Unlike some, Cllr McLoughlin does not describe his elevation to the first citizenship as the pinnacle of his life so far.But that is not to say he will be any less focused on the position now he has achieved it. “I will focus entirely on it. I understand the role the mayor has to play, and I will put my stamp on it,” he told the Leader.

However, he admitted that when it became clear that Fine Gael were looking to do a deal to give Labour the mayoralty this year, he did say a few prayers.

“I think it is important to stay in touch with the man above. After I visited the Redemptorists for the Novena, I was called into a meeting where I was told there would be Fine Gael-Labour coalition,” he explained.

After he won high office, naturally there was a party.

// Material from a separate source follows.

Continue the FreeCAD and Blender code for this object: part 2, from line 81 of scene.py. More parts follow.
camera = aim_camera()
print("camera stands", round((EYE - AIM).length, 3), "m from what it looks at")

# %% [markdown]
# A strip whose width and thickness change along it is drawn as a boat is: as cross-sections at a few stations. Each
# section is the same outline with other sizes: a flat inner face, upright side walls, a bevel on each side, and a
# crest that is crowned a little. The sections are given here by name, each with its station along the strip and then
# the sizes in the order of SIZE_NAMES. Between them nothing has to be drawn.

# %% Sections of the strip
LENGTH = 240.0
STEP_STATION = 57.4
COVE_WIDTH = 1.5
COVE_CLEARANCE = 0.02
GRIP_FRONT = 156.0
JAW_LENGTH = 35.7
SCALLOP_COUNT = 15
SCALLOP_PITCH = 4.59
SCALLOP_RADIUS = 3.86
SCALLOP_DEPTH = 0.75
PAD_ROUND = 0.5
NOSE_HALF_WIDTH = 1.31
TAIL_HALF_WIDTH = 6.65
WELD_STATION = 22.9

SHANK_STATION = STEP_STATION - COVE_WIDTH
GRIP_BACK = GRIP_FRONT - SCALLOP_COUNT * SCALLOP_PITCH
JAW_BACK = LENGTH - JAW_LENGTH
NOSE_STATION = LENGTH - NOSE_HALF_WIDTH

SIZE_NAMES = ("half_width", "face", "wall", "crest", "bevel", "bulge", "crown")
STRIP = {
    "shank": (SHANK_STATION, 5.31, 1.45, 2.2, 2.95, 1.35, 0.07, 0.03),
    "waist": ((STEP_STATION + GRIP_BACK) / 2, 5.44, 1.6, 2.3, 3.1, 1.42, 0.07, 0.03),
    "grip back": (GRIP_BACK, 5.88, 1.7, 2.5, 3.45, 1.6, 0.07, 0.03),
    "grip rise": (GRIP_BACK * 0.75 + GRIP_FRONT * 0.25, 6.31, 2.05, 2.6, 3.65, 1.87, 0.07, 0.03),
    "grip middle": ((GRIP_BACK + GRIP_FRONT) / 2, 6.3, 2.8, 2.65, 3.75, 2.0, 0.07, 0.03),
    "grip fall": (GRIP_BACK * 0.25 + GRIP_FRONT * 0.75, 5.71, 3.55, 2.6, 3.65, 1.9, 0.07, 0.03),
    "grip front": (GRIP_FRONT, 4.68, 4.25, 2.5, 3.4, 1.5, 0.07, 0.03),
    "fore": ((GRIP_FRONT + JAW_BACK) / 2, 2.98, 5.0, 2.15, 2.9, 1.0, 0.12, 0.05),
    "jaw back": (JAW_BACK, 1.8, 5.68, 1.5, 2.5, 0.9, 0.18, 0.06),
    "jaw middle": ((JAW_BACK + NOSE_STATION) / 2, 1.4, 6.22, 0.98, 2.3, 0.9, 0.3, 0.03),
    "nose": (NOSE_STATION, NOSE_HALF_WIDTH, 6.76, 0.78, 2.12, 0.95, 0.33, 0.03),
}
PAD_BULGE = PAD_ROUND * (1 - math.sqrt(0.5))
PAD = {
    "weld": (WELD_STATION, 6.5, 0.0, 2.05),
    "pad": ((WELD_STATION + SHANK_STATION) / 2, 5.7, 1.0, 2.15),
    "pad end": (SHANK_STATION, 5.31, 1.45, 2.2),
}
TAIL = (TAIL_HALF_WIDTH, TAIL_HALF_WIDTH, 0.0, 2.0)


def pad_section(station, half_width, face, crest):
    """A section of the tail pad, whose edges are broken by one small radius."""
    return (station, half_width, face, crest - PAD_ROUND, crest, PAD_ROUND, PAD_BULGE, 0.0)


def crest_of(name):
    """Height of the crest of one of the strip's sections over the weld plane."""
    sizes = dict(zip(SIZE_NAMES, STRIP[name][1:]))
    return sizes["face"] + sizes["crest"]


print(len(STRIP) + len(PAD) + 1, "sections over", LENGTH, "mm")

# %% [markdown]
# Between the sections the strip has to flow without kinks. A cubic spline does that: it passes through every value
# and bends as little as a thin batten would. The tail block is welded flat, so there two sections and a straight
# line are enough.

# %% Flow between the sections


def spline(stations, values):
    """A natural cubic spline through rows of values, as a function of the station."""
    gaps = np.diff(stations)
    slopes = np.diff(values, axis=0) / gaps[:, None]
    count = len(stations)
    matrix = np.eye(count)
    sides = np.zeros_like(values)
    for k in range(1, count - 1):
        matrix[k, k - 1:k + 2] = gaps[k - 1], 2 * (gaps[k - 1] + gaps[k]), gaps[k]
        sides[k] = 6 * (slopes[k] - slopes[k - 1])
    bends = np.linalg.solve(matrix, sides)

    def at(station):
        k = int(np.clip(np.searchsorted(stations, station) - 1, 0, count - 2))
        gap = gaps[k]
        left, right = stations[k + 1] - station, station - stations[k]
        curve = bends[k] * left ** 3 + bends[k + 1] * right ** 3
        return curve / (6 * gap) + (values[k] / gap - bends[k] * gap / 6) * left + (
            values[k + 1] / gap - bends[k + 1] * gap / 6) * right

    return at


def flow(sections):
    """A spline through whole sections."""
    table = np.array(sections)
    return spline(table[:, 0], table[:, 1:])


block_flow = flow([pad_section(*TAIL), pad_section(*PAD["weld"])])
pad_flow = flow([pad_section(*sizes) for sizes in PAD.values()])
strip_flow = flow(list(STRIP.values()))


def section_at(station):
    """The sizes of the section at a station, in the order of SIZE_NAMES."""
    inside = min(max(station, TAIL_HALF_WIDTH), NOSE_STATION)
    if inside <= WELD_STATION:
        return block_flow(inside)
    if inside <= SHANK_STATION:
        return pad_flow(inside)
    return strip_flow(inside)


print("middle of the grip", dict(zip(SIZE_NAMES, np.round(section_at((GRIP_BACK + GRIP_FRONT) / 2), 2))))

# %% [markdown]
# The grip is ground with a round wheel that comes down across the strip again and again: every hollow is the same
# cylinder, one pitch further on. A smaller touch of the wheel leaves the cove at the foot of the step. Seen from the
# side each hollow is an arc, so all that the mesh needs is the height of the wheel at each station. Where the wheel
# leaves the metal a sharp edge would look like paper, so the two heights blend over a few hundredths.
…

Jerry Flannery’s pub in Catherine Street was the venue, due to his long friendship with Jerry Snr, father of the former Munster and Ireland hooker.

But one absentee in the early stages of the party was the mayor himself.

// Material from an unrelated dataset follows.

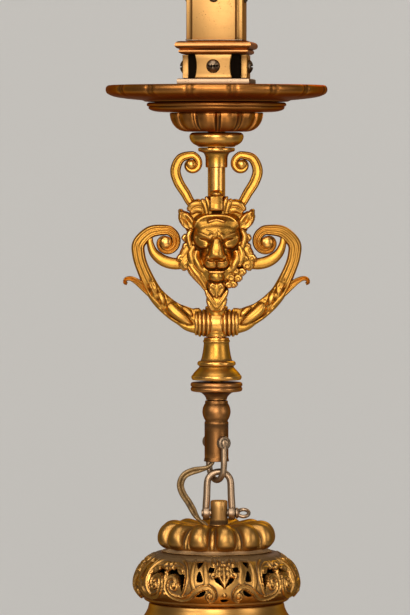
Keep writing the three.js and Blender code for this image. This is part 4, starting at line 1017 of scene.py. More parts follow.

Taking up the story, he recalled: “I have a lot of involvement with people on the street. I met a young lad who had come out of a car crash. He was homeless – he had been sleeping in the lane beside the GPO. He had no bed for the night, after owing money to one of the hostels. So I offered him a chat, and rang up one of the homeless officials and arranged for him to be helped.”

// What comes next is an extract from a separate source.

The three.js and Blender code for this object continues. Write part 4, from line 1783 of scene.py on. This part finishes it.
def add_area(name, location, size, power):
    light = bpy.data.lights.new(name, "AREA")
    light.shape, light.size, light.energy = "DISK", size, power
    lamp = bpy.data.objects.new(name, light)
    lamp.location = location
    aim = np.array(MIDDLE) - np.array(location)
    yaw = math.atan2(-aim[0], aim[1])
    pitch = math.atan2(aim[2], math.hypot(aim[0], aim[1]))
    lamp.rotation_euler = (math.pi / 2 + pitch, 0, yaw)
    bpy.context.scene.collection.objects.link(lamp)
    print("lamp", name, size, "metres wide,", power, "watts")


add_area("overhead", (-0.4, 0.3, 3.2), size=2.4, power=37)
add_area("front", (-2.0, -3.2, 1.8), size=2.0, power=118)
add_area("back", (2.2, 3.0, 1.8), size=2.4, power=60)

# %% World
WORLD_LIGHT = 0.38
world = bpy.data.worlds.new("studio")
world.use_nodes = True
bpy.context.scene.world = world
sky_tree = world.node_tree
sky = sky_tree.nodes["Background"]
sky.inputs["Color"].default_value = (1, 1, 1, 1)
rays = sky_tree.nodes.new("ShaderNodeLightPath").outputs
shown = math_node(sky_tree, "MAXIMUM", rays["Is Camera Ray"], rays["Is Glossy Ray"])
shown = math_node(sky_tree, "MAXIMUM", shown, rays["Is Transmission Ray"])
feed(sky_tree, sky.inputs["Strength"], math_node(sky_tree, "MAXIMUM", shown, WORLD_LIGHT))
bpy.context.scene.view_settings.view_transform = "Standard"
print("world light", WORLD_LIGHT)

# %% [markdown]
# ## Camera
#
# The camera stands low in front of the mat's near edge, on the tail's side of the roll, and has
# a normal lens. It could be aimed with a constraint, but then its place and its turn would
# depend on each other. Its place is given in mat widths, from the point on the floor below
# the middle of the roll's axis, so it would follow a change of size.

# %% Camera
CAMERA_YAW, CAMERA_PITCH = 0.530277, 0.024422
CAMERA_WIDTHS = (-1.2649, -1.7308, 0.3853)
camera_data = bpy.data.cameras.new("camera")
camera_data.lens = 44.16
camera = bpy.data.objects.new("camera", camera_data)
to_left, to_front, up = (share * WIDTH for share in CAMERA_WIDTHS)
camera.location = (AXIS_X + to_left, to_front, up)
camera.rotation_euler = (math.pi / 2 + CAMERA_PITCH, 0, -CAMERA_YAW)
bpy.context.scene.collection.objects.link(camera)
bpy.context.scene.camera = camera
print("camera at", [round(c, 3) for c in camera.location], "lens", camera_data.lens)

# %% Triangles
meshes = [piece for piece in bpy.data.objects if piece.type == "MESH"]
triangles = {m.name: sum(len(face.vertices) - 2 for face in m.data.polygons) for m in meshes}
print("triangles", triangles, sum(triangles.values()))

A man who will go out of his way to help the less fortunate, Mayor McLoughlin is someone who tends to call a spade a spade in the council chamber.

Since his election in 2004 as an Independent candidate, he has been involved in many animated exchanges – including with members of his own Labour group, which he joined in 2006 because he “wanted to be part of a team”.

With the amalgamation of the two councils at the stage of a proposal in 2010, he unleashed an attack on the “country bumpkins” in West Limerick, saying he didn’t have time for them because he believed they had no regard for the city.

That unfortunate comment was retracted the week after, and now the mayor is looking forward to meeting his county counterpart, Cathaoirleach Jerome Scanlan, who hails from the village of Feohanagh in the west.

“I know Jerome well – I served on the health board with him. He is a fine man from West Limerick. We have been working together for the last three years,” he confirmed.

Mayor McLoughlin conceded that at times he can be impulsive.

“You do put your foot in it from time to time – you cannot be everything to everybody. I was never schooled to be a politician. I don’t have a doctorate. I came from a normal family.”

In an interview last year, Mayor McLoughlin admitted he had suffered from depression. He says he feels the “suffering” and “grieving” following the breakdown of his marriage and the new environment in which he found himself were something he had to go through.

Thankfully, the mayor is fully recovered now. Truly at peace with himself, he meditates three times a day (“I thank the Lord I am alive”). In addition, he cycles approximately 20 miles a day. Asked what advice he would give to people suffering, he said: “Don’t let the four walls come in on you. Get out of the house – you need company.”

When he became mayor, he received congratulations from as far afield as Australia where his son Fionn works, as well as members of the city’s rugby fraternity.

The man who he admits is his hero, former Ireland out-half Ollie Campbell, sent on his good wishes.

It is a far cry from his first foray into local politics. In his true impulsive style, Mayor McLoughlin decided one weekday morning ahead of the 2004 local elections he was going to run.

Recalling the day, he said: “I got out of bed, and before Orla could change my mind, I went up to the Leader office and told them I was going to run for the local election.”

The rest is history: Cllr McLoughlin was elected as the only new face in the old Ward Two, and then comfortably retained his seat in the 2009 election, joined by daughter Orla.

He draws on Mahatma Gandhi for inspiration, saying: “We have to love everyone whether we like it or not: we are taught that in the gospel. If you love someone, you give of yourself. I just hope to give of myself for the next 12 months more than I ever have in my life to the cause of putting Limerick on the map.”